The microcode starts at positon 0 and then an couple of 7483 adders calculate the next address. Or a completely new address is used from the instruction lookup ROMs. The sequence end when there is a certain bit pattern in the 8 bit microinstruction which resets the micro instruction counter to 0 again.

Hardware

MPU I

MPU I board with the microsequencer, microcode and decoding logic.

MPU II

MPU II board consists of the datapaths with the ALU and register files.

ROM board 1

Memory board with 4 k EPROM (1702) and 4k SRAM. The jumper blocks are a paramter memory.

ROM board 2

Memory board with 4 k EPROM (1702) and 4k SRAM.

Simulation in VHDL

I started by creating VHDL models for the TTL ICs in the design and then wiring them up as the schematic.
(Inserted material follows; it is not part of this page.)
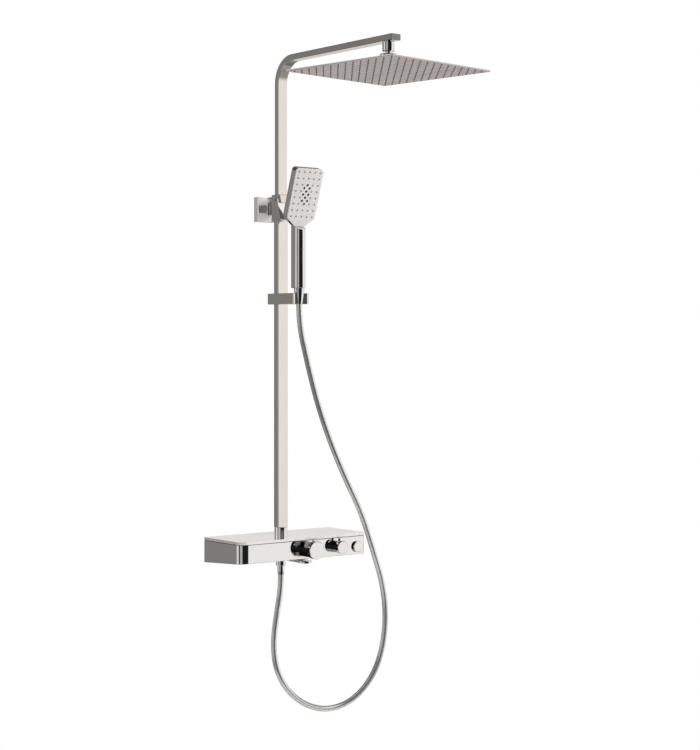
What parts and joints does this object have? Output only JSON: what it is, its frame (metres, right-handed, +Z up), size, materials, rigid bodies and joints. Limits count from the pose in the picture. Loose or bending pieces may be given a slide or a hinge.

Each module then consists of a number of TTL modules from the library and is the connected together on the top level (to be) to simulate the backplane bus.

While doing so I checked the actual operation of the MPU I card vs the simulation to understand if there are major differences.

All this work was done in EDAplayground.com on line.

Here is an example where the logic analyzer shows the same trace as the simulation.

Logic analyzer trace

Simulator trace

GHDL

Later on when working with the 74181 and generating the testbench for it I quickly hit the limit of 100k size of a source file in edaplayground.com. I decided to set up my own build system. The GHDL compiler was just what I needed. Together with make it is now possibile to do a simple make and have everything built.

Unfortunately this didn't solve the problem with the 13 Mbyte testbench file. GHDL gave an "exec error". Most likely due to an out of memory condition. Perhaps splitting up the testbench into many smaller files would help.

TODO:

  • Fix so that INTEL HEX files are converted to appropriate VHDL ROM-files by som kind of generator.
  • The testbench generator has to split the file into many small files. For example 16 files.